Figure 6: Cross-tab heatmap of the calculation pattern on error type, when one rule is added into the prompt that forces a percent scale for percentage change calculations.
Figure 7: Cross-tab heatmap of the calculation pattern on error type, when a rule is added to calculate the change in percentage as subtraction.
Figure 8: Cross-tab heatmap of the calculation pattern on error type, when a rule is added to calculate the year average into the prompt.
Figure 9: Prompt Extending Algorithm iterations with rules. Impact of rules on global performance
A salient discovery is the existence of an empirically optimal prompt rule count Kopt, where further rules lead to diminishing return or worsen performance due to cognitive overload and internal conflicts.
Implications and Future Directions
The work establishes a powerful paradigm for deploying privacy-compliant, auditable, and efficient arithmetic reasoning agents completely on-premises without resorting to large, opaque, API-dependent models. The integration of error-driven prompt optimization with code-generation decomposition bridges the gap between model interpretability, accuracy, and regulatory suitability.
Practical Impact:
- Deployment: Enables practical AI agents for financial analytics or healthcare, with strong auditability trails and no data leakage.
- Sustainability: SLMs require dramatically less hardware and energy than LLMs, reducing operational costs.
Theoretical Implications:
- Prompt engineering as regularization: Imposes a new optimality constraint balancing informativeness with cognitive load—analogous to model complexity control in statistical learning.
- Task factorization: Decoupling semantic parsing from arithmetic computation appears essential when model scale or in-domain fine-tuning is constrained.
Directions for Future Research:
- Automation: While rule induction is partly expert-driven, further research could target end-to-end automation using explainable AI techniques.
- Domain transfer: Generalization to domains beyond finance or to more complex (multi-modal, hybrid) datasets remains open.

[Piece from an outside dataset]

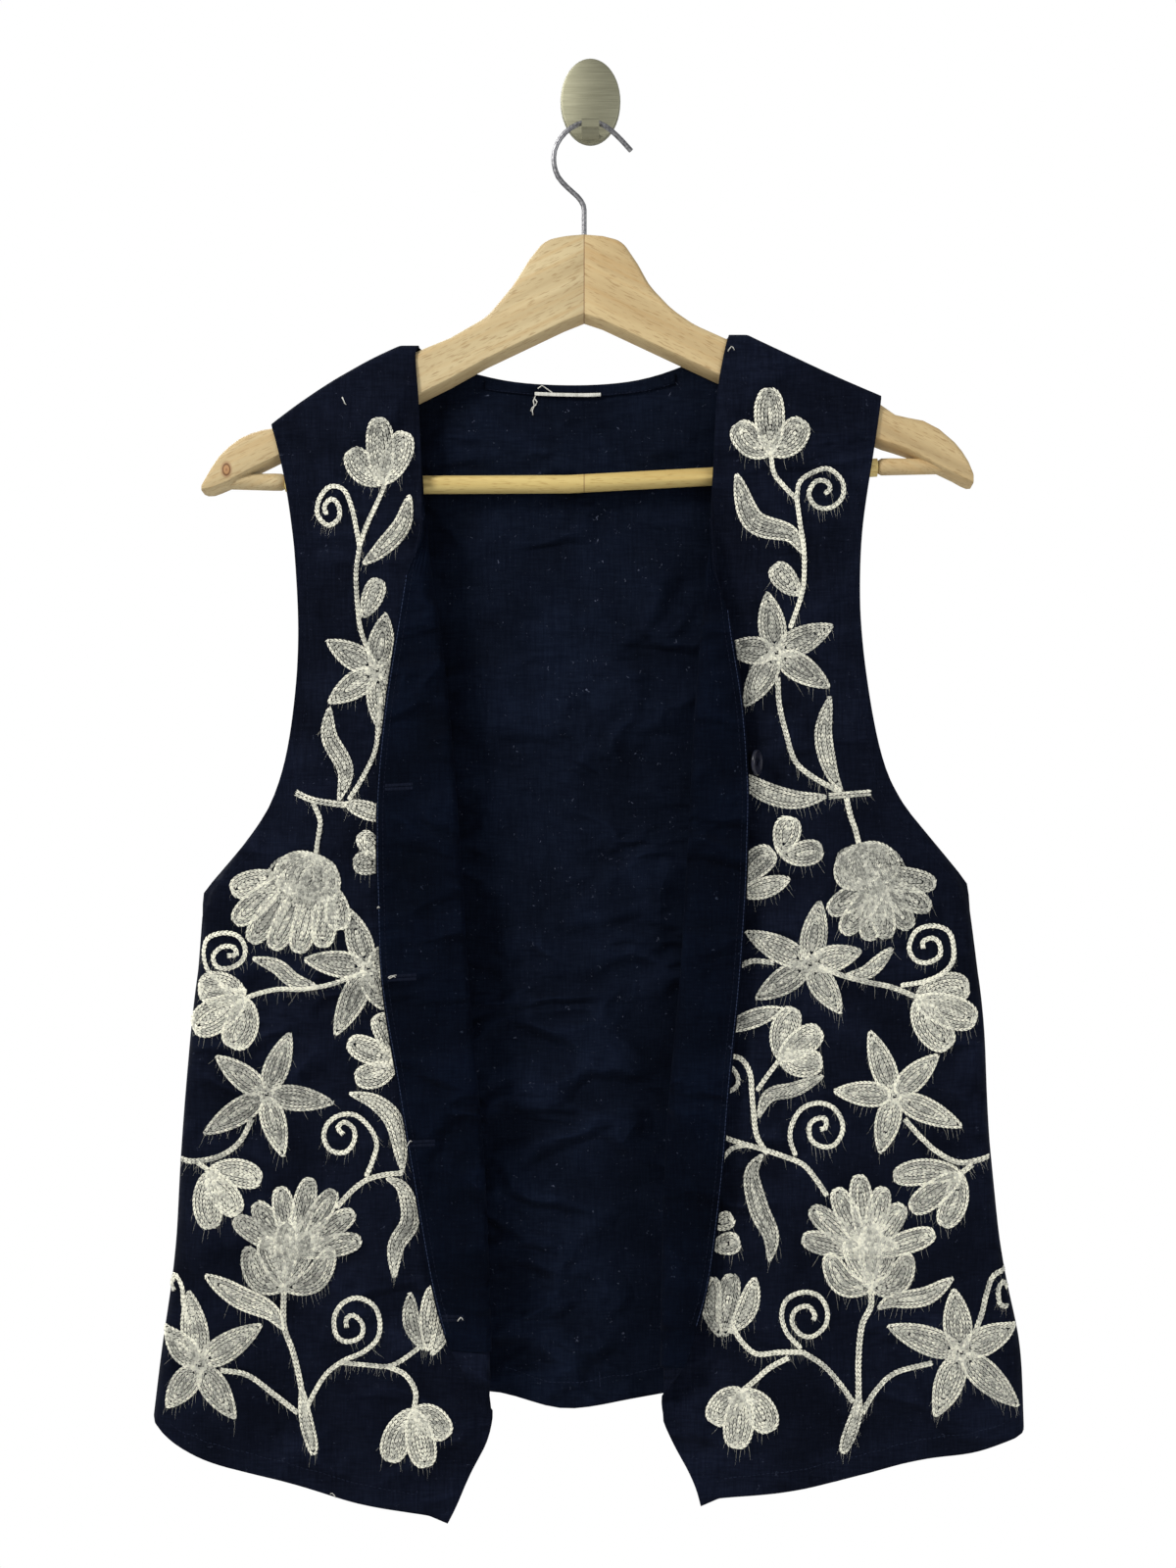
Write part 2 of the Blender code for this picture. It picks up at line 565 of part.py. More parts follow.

- Comparative benchmarking: Integration with alternative reasoning frameworks, such as tool-augmented LLMs or neural-symbolic systems, could further clarify the boundaries of prompt optimization versus model finetuning.
Conclusion
This work decisively demonstrates that prompt-based, iterative, error-driven rule induction—when paired with programmatic reasoning via code generation—can unlock the arithmetic abilities of small LMs for tabular QA, achieving and exceeding the accuracy of much larger models while maintaining privacy and interpretability. The findings underscore that SLM optimization requires a discipline distinct from that developed for LLMs, informed by systematic error analysis and prompt minimalism. Future advances are anticipated in automated rule discovery and cross-domain generalization, extending the utility of this approach to even broader AI applications.